2) Em um ensaio sobre o conto de Kafka, Márcia Schuback (tradutora de Ser e tempo para o português) relembra Heidegger e sua conferência intitulada "Bauen, Wohnen, Denken", construir, habitar, pensar (texto que está disponível aqui), que circula pelo mesmo campo semântico de Kafka - Der Bau, Bauen. Retorna aqui também toda a discussão de Peter Sloterdijk acerca da casa, do ser e da domesticação, da relação do homem com o animal como um complexo biopolítico - e, principalmente, o contato do ser com a linguagem através da clareira, esse espaço de emancipação e de iluminação. Porque também essa clareira é danificada por Kafka: sua construção deixa em suspenso tanto a entrada quanto a saída, a fuga e o retorno, o dentro e o fora.
3) Sempre é bom lembrar o exemplo paradigmático dado por Roberto Calasso em seu livro sobre Kafka, chamado simples e efetivamente de K. Calasso cita uma passagem de um caderno de 1922 (que está em Nachgelassene Schriften und Fragmente II): "A escrita se nega a mim", escreve Kafka. "Investigação e descoberta de elementos tão mínimos quanto possível. Com eles quero depois me construir. Como alguém que tem uma casa insegura e quer construir outra, segura, ao lado, com o material da antiga. Mas a coisa fica séria se, durante a construção, suas forças o abandonarem e então, em vez de uma casa insegura mas completa, ele ficar com uma casa semidestruída e outra pela metade, ou seja, com nada" (K., tradução de Samuel Titan Jr., Companhia das Letras, 2006, p. 25).

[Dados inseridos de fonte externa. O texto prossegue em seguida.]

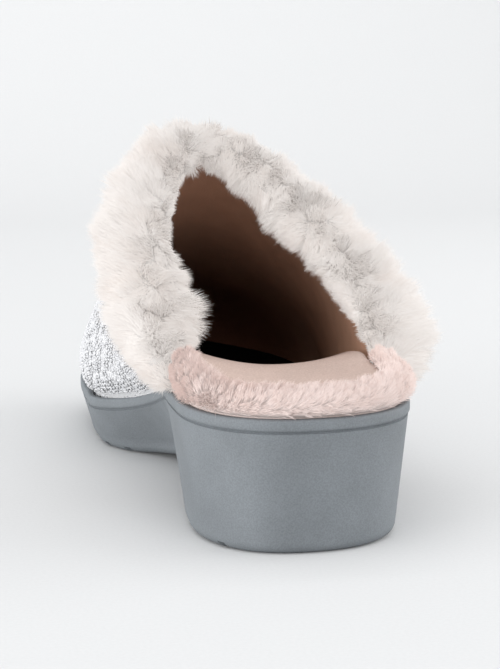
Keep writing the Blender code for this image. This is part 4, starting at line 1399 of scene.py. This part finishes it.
def make_stage(looks):
    """A pale seamless floor with soft light from both sides, and the camera behind the heel."""
    floor = bpy.data.materials.new("matte backdrop paper")
    floor.use_nodes = True
    tree = floor.node_tree
    shader = tree.nodes["Principled BSDF"]
    shader.inputs["Roughness"].default_value = 0.9
    shader.inputs["Specular IOR Level"].default_value = 0.1
    place = add_node(tree, "ShaderNodeTexCoord").outputs["Object"]
    fibre = add_node(tree, "ShaderNodeTexNoise", {"Scale": 900.0, "Detail": 2.0}, {"Vector": place})
    tone = add_ramp(tree, fibre.outputs["Fac"], [(0.3, "#d0d0d0"), (0.7, "#d3d3d3")])
    tree.links.new(tone, shader.inputs["Base Color"])
    # a floor that turns up into a wall far behind the toe
    profile = [(-2.0, 0.0), (0.9, 0.0)]
    profile += [(0.9 + 0.8 * math.sin(math.radians(a)), 0.8 * (1 - math.cos(math.radians(a)))) for a in range(6, 91, 6)]
    profile += [(1.7, 3.0)]
    points = [(x, y, z) for y, z in profile for x in (-2.5, 2.5)]
    faces = [(2 * n, 2 * n + 1, 2 * n + 3, 2 * n + 2) for n in range(len(profile) - 1)]
    mesh = bpy.data.meshes.new("backdrop")
    mesh.from_pydata(points, [], faces)
    mesh.shade_smooth()
    mesh.materials.append(floor)
    backdrop = bpy.data.objects.new("backdrop", mesh)
    bpy.context.scene.collection.objects.link(backdrop)

    world = bpy.data.worlds.new("studio")
    world.use_nodes = True
    world.node_tree.nodes["Background"].inputs["Color"].default_value = linear("#f4f6f8")
    world.node_tree.nodes["Background"].inputs["Strength"].default_value = looks.fill
    bpy.context.scene.world = world
    aim = Vector((0.0, 0.06, 0.05))
    for name, place, size, power in (
        ("soft_left", (-0.92, -0.20, 0.12), (1.0, 0.24), looks.side_light * 1.25),
        ("soft_right", (0.95, 0.0, 0.25), (0.9, 0.5), looks.side_light * 0.95),
        ("soft_top", (-0.25, -0.20, 1.15), (1.0, 1.0), looks.top_light),
        ("soft_wall", (0.0, 0.60, 1.30), (1.6, 0.5), looks.wall_light),
        ("soft_front", (0.20, -0.95, 0.62), (0.9, 0.6), looks.front_light),
    ):
        lamp = bpy.data.lights.new(name, "AREA")
        lamp.shape = "RECTANGLE"
        lamp.size, lamp.size_y = size
        lamp.energy = power
        made = bpy.data.objects.new(name, lamp)
        made.location = place
        target = Vector((0.0, 1.7, 0.35)) if name == "soft_wall" else aim
        made.rotation_euler = (target - Vector(place)).to_track_quat("-Z", "Y").to_euler()
        bpy.context.scene.collection.objects.link(made)
    bpy.context.scene.view_settings.view_transform = "Standard"
    make_camera()
    return backdrop


def make_camera():
    """The photograph's view, solved from the shoe's widths: from behind, a little from the inner side."""
    behind, height, beside = 0.5386, 0.1524, 0.0199
    turn, pitch = math.radians(12.5), math.radians(9.3)
    c, s = math.cos(turn), math.sin(turn)
    place = Vector((-behind * s - beside * c, -behind * c + beside * s - HEEL_REST_Y * MM, height))
    ahead = Vector((s * math.cos(pitch), c * math.cos(pitch), -math.sin(pitch)))
    right = Vector((c, -s, 0))
    up = right.cross(ahead)
    lens = bpy.data.cameras.new("camera")
    lens.sensor_width = 36
    lens.lens = 1954 * 36 / 669
    camera = bpy.data.objects.new("camera", lens)
    camera.matrix_world = Matrix((
        (right.x, up.x, -ahead.x, place.x),
        (right.y, up.y, -ahead.y, place.y),
        (right.z, up.z, -ahead.z, place.z),
        (0, 0, 0, 1),
    ))
    bpy.context.scene.collection.objects.link(camera)
    bpy.context.scene.camera = camera


# Add-on


class SlipperLooks(bpy.types.PropertyGroup):
    """Colours and sizes of the slipper's cloths and piles, and its lights."""

    sole_colour: FloatVectorProperty(
        name="Sole colour", description="Grey of the moulded foam", subtype="COLOR", size=4, min=0, max=1,
        default=linear("#767b7f"),
    )
    suede_colour: FloatVectorProperty(
        name="Suede colour", description="Rose beige of the insole", subtype="COLOR", size=4, min=0, max=1,
        default=linear("#c1ada3"),
    )
    lining_colour: FloatVectorProperty(
        name="Lining colour", description="Brown of the lining near the collar", subtype="COLOR", size=4, min=0, max=1,
        default=linear("#c49c84"),
    )
    # painted shade: the brown painted on the lining towards the toe, where the shoe is dark inside
    lining_shade_colour: FloatVectorProperty(
        name="Painted shade colour of the lining", description="Brown of the lining towards the toe", subtype="COLOR", size=4, min=0, max=1,
        default=linear("#6a4635"),
    )
    yarn_colour: FloatVectorProperty(
        name="Yarn colour", description="Off-white of the knit's yarn", subtype="COLOR", size=4, min=0, max=1,
        default=linear("#d8d8d9"),
    )
    fur_colour: FloatVectorProperty(
        name="Fur colour", description="Cream of the fur, apart from the light its fibres pass on", subtype="COLOR", size=4, min=0, max=1,
        default=linear("#a9a5a2"),
    )
    plush_colour: FloatVectorProperty(
        name="Plush colour", description="Rose of the heel roll's pile, apart from the light its fibres pass on", subtype="COLOR", size=4,
        min=0, max=1, default=linear("#c9bbb6"),
    )
    grain: FloatProperty(name="Sole grain", description="Strength of the moulded sole's grain", default=0.35, min=0, max=1)
    dish: FloatProperty(name="Heel dish", description="How deep the insole is pressed in under the heel", default=0.0018, unit="LENGTH")
    plush_length: FloatProperty(name="Plush length", description="Length of the heel roll's pile", default=0.0033, unit="LENGTH")
    plush_density: FloatProperty(name="Plush density", description="Plush hairs on a square millimetre", default=17.0, min=0)
    wale: FloatProperty(name="Wale pitch", description="Distance between the knit's wales", default=0.00168, unit="LENGTH")
    course: FloatProperty(name="Course pitch", description="Distance between the knit's courses", default=0.00168, unit="LENGTH")
    fur_reach: FloatProperty(name="Fur reach", description="Length of the fur as a share of the cuff's depth", default=1.0, min=0.2, max=1.2)
    fur_density: FloatProperty(name="Fur density", description="Fur hairs on a square millimetre", default=14.0, min=0)
    side_light: FloatProperty(name="Side light", description="Power of each soft side light", default=5.6, min=0, unit="POWER")
    top_light: FloatProperty(name="Top light", description="Power of the soft top light", default=2.4, min=0, unit="POWER")
    front_light: FloatProperty(name="Front light", description="Power of the soft light behind the camera", default=2.0, min=0, unit="POWER")
    wall_light: FloatProperty(name="Wall light", description="Power of the light on the backdrop", default=6.7, min=0, unit="POWER")
    fill: FloatProperty(name="Fill light", description="Strength of the studio's even light", default=1.06, min=0)


class SLIPPER_OT_sole(bpy.types.Operator):
    """Makes the moulded wedge sole with its lip and tread"""

    bl_idname = "slipper.sole"
    bl_label = "Sole"

    def execute(self, context):
        make_sole(context.scene.slipper_looks)
        return {"FINISHED"}


class SLIPPER_OT_insole(bpy.types.Operator):
    """Makes the cushioned suede insole"""

    bl_idname = "slipper.insole"
    bl_label = "Insole"

    def execute(self, context):
        make_insole(context.scene.slipper_looks)
        return {"FINISHED"}


class SLIPPER_OT_plush(bpy.types.Operator):
    """Makes the heel's plush roll and its pile"""

    bl_idname = "slipper.plush"
    bl_label = "Heel Plush"

    def execute(self, context):
        make_plush(context.scene.slipper_looks)
        return {"FINISHED"}


class SLIPPER_OT_upper(bpy.types.Operator):
    """Makes the upper's cloths and the knit's loops on them"""

    bl_idname = "slipper.upper"
    bl_label = "Knit Upper"

    def execute(self, context):
        make_upper(context.scene.slipper_looks)
        make_knit(context.scene.slipper_looks)
        return {"FINISHED"}


class SLIPPER_OT_fur(bpy.types.Operator):
    """Makes the fur cuff's backing and its three regions of fur"""

    bl_idname = "slipper.fur"
    bl_label = "Fur Cuff"

    def execute(self, context):
        make_fur(context.scene.slipper_looks)
        return {"FINISHED"}


class SLIPPER_OT_stage(bpy.types.Operator):
    """Makes the floor, the lights and the camera"""

    bl_idname = "slipper.stage"
    bl_label = "Stage"

    def execute(self, context):
        make_stage(context.scene.slipper_looks)
        return {"FINISHED"}


OPERATORS = (
    SLIPPER_OT_stage,
    SLIPPER_OT_sole,
    SLIPPER_OT_insole,
    SLIPPER_OT_plush,
    SLIPPER_OT_upper,
    SLIPPER_OT_fur,
)


class SLIPPER_PT_pieces(bpy.types.Panel):
    """Lists the slipper's settings and pieces"""

    bl_label = "Fur Cuff Slipper"
    bl_space_type = "VIEW_3D"
    bl_region_type = "UI"
    bl_category = "Slipper"

    def draw(self, context):
        looks = context.scene.slipper_looks
        for key in SlipperLooks.__annotations__:
            self.layout.prop(looks, key)
        for operator in OPERATORS:
            self.layout.operator(operator.bl_idname)


CLASSES = (SlipperLooks, *OPERATORS, SLIPPER_PT_pieces)


def register():
    for each in CLASSES:
        bpy.utils.register_class(each)
    bpy.types.Scene.slipper_looks = PointerProperty(type=SlipperLooks)


def unregister():
    del bpy.types.Scene.slipper_looks
    for each in reversed(CLASSES):
        bpy.utils.unregister_class(each)


def main():
    register()
    bpy.ops.slipper.stage()
    bpy.ops.slipper.sole()
    bpy.ops.slipper.insole()
    bpy.ops.slipper.plush()
    bpy.ops.slipper.upper()
    bpy.ops.slipper.fur()


if __name__ == "__main__":
    main()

segunda-feira, 1 de julho de 2013

Uma casa atrás de si

1) Humanismo, domesticação, controle. Para o Thomas Bernhard de Extinção é a casa paterna que representa esse cenário de inibição - é a casa que leva à fuga e, depois da morte do pai, é a doação da casa que simboliza essa "liquidação" ampla do legado (para usar um termo de Imre Kertész). Possibilidades e variedades de fuga, como no ensaio de Derrida sobre os sapatos de Van Gogh: se Meyer Schapiro é aquele que insiste na materialidade dos sapatos e na efetividade deles na vida do pintor, é porque procura deixar sempre na superfície o lado trágico da fuga; Heidegger, por outro lado, é definido por Derrida como "aquele que podia permanecer", que tinha uma casa atrás de si - e que fazia tanto da casa como do retorno premissas de seu pensamento.
2) Para Peter Sloterdijk, "a casa, os homens e o animal" formam "um complexo biopolítico". Daí decorre "a íntima conexão entre domesticidade e construção de teoria", a teoria como uma variedade de serviço doméstico, mas, "desde que saber passou a significar poder", assume também "o caráter de trabalho". A casa como centro organizador da experiência do mundo e no mundo. "Também os passeios a pé", continua Sloterdijk, "nos quais movimento e reflexão se fundem, são derivados da vida doméstica". E agora a frase que atualiza a percepção de Derrida: "as mal-afamadas caminhadas meditativas de Heidegger por campos e bosques não deixam de ser movimentos típicos de quem tem uma casa atrás de si" (Regras para o parque humano, p. 37).
3) É responsabilidade da casa formar adequados construtores de casas futuras - eis o papel do administrador, do sábio, Heidegger. O reverso da moeda está não só em Extinção, com a fuga e depois a liquidação, mas também em O sobrinho de Wittgenstein, também de Bernhard, em que a casa ganha sua feição menos edulcorada e se transforma na Instituição Psiquiátrica. Esse é o lado perverso da casa que começa a surgir em Robert Walser - também ele um caminhante meditativo - e explode nos anos de castigo de Fleur Jaeggy (aqui a instituição também é liquidada, como a casa de Bernhard). Pode-se pensar na casa paterna em Kafka, uma mescla de manicômio, prisão e museu de história natural.